# E & J's Pantry, Endell Street, Covent Garden



## jimbow (Oct 13, 2011)

This coffee shop opened a couple of months ago and I have been walking past it for a couple of days but only noticed it for the first time today. The shop is very narrow and from the outside you could easily fail to notice it (well I did anyway but that could be saying more about my powers of observation than anything else!) The decor is clean and crisp and is mostly white with a large blackboard behind the bar. As I walked into the shop, I noticed a large 2 group lever machine sat on the counter and the barista was holding a bottomless portafilter.

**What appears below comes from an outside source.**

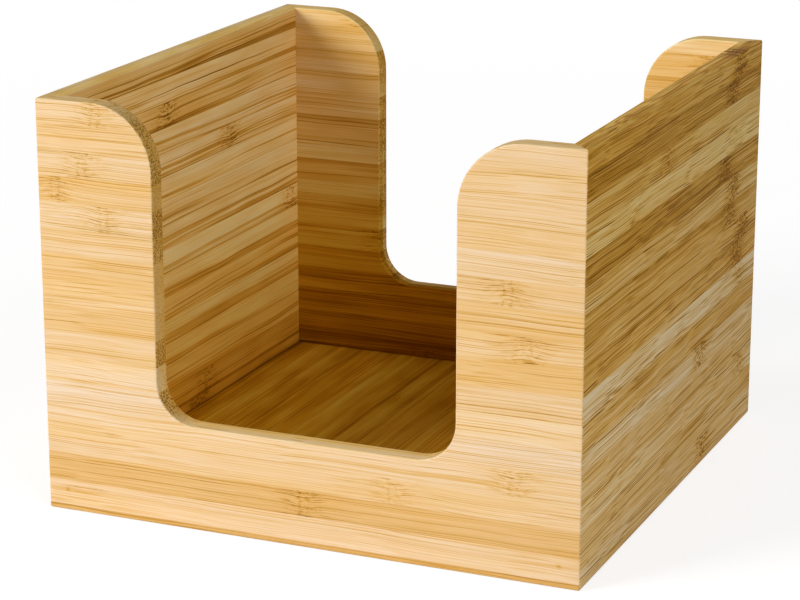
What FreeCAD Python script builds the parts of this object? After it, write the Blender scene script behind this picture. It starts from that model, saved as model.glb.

I tried a double espresso and was impressed - it was good and the barista behind the bar pointed out the fact she was using a traditional, manual machine. They had a selection of cakes and bread loaves on display with sandwiches and soups described on the black board.


----------



## carbonkid85 (Jan 19, 2011)

I usually go to F&W at somerset house (next to the office so I get staff discount.) I will try this place next time I want a coffee at work!


----------



## Dave.wilton (Dec 24, 2012)

I work just down the road too (next to embankment). I usually go to one of the Notes for coffee. Will check this place out


----------



## jimbow (Oct 13, 2011)

If you are in that area I would also check out Salt. Good coffee and great food.


----------



## Dave.wilton (Dec 24, 2012)

Thanks. Yes I really like the coffee in salt, they do a great flat white. Bit further away now we moved office so don't get to go as often.


----------